Het beste loop ik zonder
aan lopen te denken. M’n lichaam meldt zich voor de 25 km rustige duurloop,
maar m’n hoofd is elders.
Het is nog erg warm,
deze zondag. Het intreden van de herfst is even ontsnapt aan de aandacht van de
lokale afdeling Meteorologische Planning & Realisatie, en volgens de digitale kwikmeter is het negenentwintig
graden wanneer ik naar buiten stap. Schaduw bevindt
zich altijd waar ik net was, nooit waar ik nu ben. Ik sta in het volle licht, strek
m’n hoofd en bijt het spits af.
Voor mijn gevoel loop ik geen grote afstanden, want ik hak ze aan stukjes. Niet omhoog kijken naar de steile wand, niet omlaag in de overwonnen diepte, alleen recht vooruit. Zo steek ik alle halve tegels over van het circus Maximus, een voor een en stukjes bij beetjes. Het eerste deel. Nog fris en onbekommerd. Het dwalen begint.
Voor mijn gevoel loop ik geen grote afstanden, want ik hak ze aan stukjes. Niet omhoog kijken naar de steile wand, niet omlaag in de overwonnen diepte, alleen recht vooruit.
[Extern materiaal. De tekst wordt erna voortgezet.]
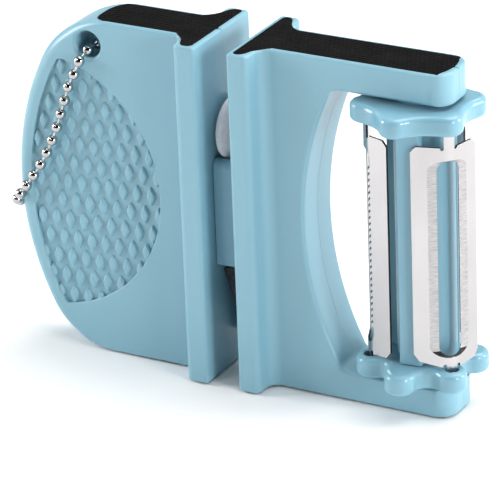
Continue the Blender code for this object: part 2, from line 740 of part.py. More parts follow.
# ---------------------------------------------------------------- ball chain
def chain_line():
    """The chain's middle line, from the connector up the back, through the hole, down the front,
    round the handle's end and up the back to the connector again."""
    hx, hz = CHAIN_HOLE
    y = WEB_Y + BEAD_R + FIT
    front = [(hx - 0.1, -2.6, hz - 1.2), (hx - 0.5, -4.9, hz - 1.45), (hx - 0.9, -y + 0.2, hz - 2.65),
             (-32.3, -y - 0.05, 61.8), (-33.15, -y, 60.1), (-34.4, -y, 57.7), (-36.2, -y, 52.6), (-38.4, -y, 46.7),
             (-41.2, -y, 41.0), (-44.3, -y, 36.3), (-47.1, -y + 0.4, 32.7), (-49.5, -y + 2.0, 30.0),
             (-50.6, -y + 4.5, 28.3)]
    start, stop = connector_ends()
    out = [start, (-35.3, y + 0.1, 58.6), (-33.2, y + 0.1, 62.1), (hx - 0.7, y + 0.3, hz - 2.1)]
    out += [(hx - 0.1, 5.6, hz - 1.1), (hx, 3.0, hz - 1.1), (hx, 0.0, hz - 1.1)]
    out += front + [(-51.05, 0.0, 27.7)]
    out += [(x, -yy, z + 0.3) for x, yy, z in reversed(front[8:])]
    return out + [stop]


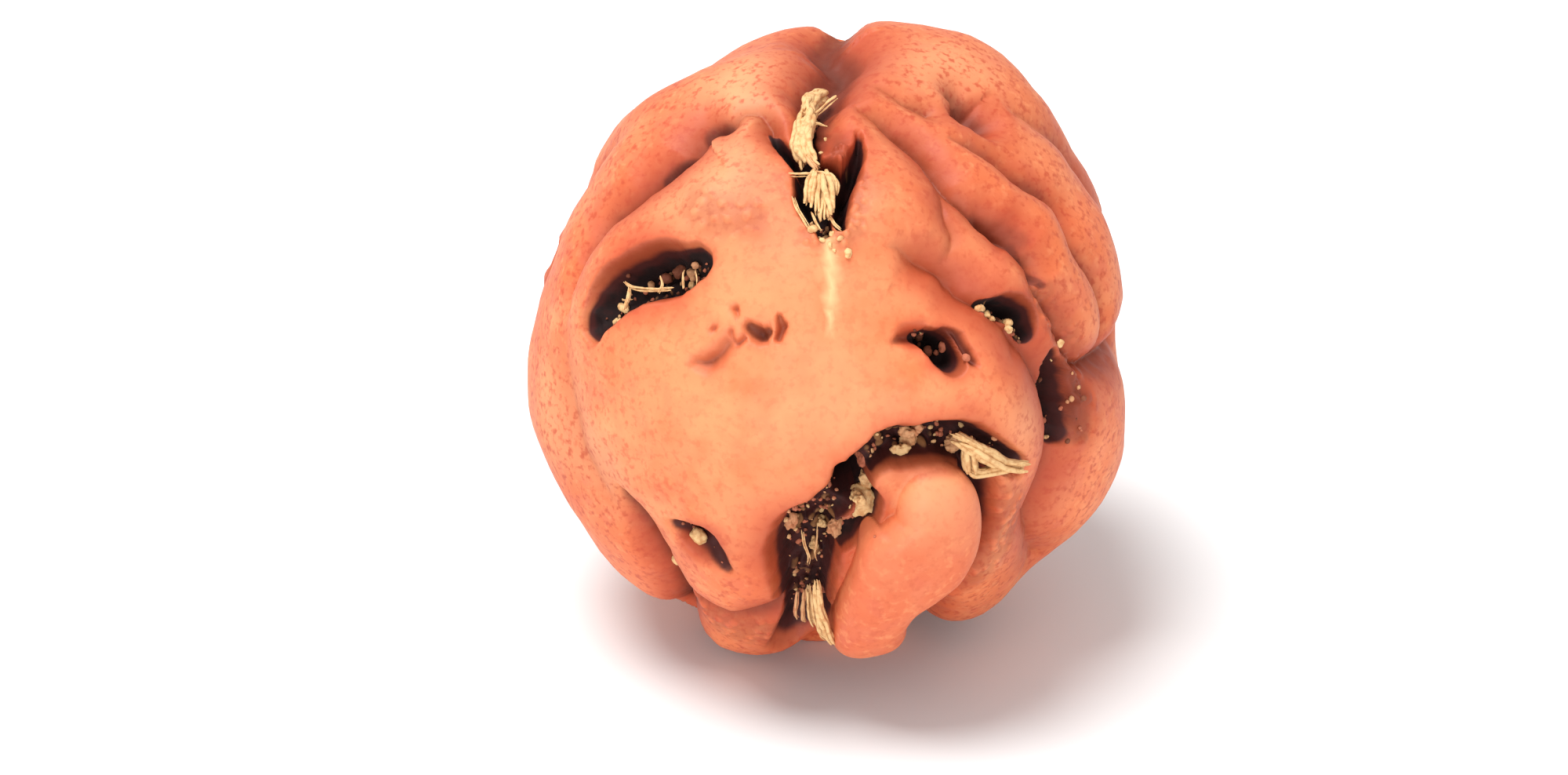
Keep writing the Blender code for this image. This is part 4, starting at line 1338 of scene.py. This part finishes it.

Zo steek ik alle halve tegels over van het circus Maximus, een voor een en stukjes bij beetjes. Het eerste deel. Nog fris en onbekommerd. Het dwalen begint.
Gisteren wezen zeilen.
Hoe lang is dat wel niet geleden. Als de uitnodiging mij vrijdag laat bereikt,
en ik me opwerp als vrijwilliger voor de catering, weet ik me overgeleverd aan een
strakke planning. Recepten bedenken, picknickspullen opdiepen, ’s ochtends in
de eerste rij bij de grutter, en dan bakken & snijden maar. De tijd klikt,
de bakjes vullen zich, en krakend voegt de rieten mand zich naar mijn plan. Voordat
ik het weet, zit ik in de auto naar het westen.
Het bos. Hier is de
koelte. Ik houd me in, en probeer een zo constant mogelijk tempo aan te houden.
Een kwart achter de rug. Midden op het lange pad, kilometers tussen de
naaldbomen. Strooilicht. Kriebelend.
De verhuurder laat de boot
zien, een lichte en makkelijk bestuurbare Valk. Het gaffeltuig blijkt eenvoudig
te hijsen, en in de zon met windkracht twee laten de elementen zich gedwee bedwingen.
Mijn zeildiploma, ver uit de vorige eeuw, in cyrillische tekens getuigend van
een even degelijke als verstofte scholing, had me anders niet geholpen. De week
blijft achter en wordt steeds kleiner, op het water heerst alleen sereniteit.
Ik leer gaandeweg de functie van de boeien, en zie tot twee keer toe kans het
vastgelopen schip met punteren en trapezewerk weer los te krijgen. Inspannend.
In- en in spannend.
Halverwege, het
viaduct op. De zon staat nu laag en pal in m’n rug. The Final Countdown knalt door
m’n oordopjes als ik met lange passen weer omlaag ga. Fietsers komen me
tegemoet met toegeknepen ogen. Ik voel me licht.
Het meer blijkt
eigenlijk een oversized kanaal, waar aan weerszijden auto’s zichtbaar blijven. Geen
aanmeerplekken, anders dan aan asfalt. Het is al laat in de middag als zich eindelijk
een landbaar eiland aandient. De zon strooit oranjerode vlammen over het gras, het
kleed en de kleine mensjes.
Terugdravend van het
buitengebied begint de vermoeidheid te knagen. Kom op, nog maar een stukje. Mag
ik dan een ijsje als ik in het centrum ben? Nou, vooruit dan maar. Maar eerst
nog verder. We zijn er nog niet.
De aarde gloeit nog,
maar de wind is weg. Als de buitenboordmotor niet wil starten, reageert de verhuurder laconiek dat hij ons wel even komt halen. De lucht ontkleurt tot grijstinten. Na
uren schuimt de rubberboot al langszij om ons terug te slepen. Zeilinstructeurs,
blij met een verzetje, zoals overal ter wereld, relaxed, elkaar becommentariërend,
geinend, deskundig en op weg naar een pruttelende pan chili met bier. Het
kolkende water van de buitenboordmotor laat tienduizenden verjaarde kwallen verschrikt fluoresceren
en wegzakken naar de bodem. Hemelse sterren, helderder dan ooit; zoveel lichtjaren
weg, zo tastbaar nabij.
Voor de ijssalon staan
twintig mensen te wachten. Dus niet. Ik ren verder, dan die laatste kilometer
ook nog maar op een laatste energiebubbel. Stukjes bij beetjes kom ik weer thuis.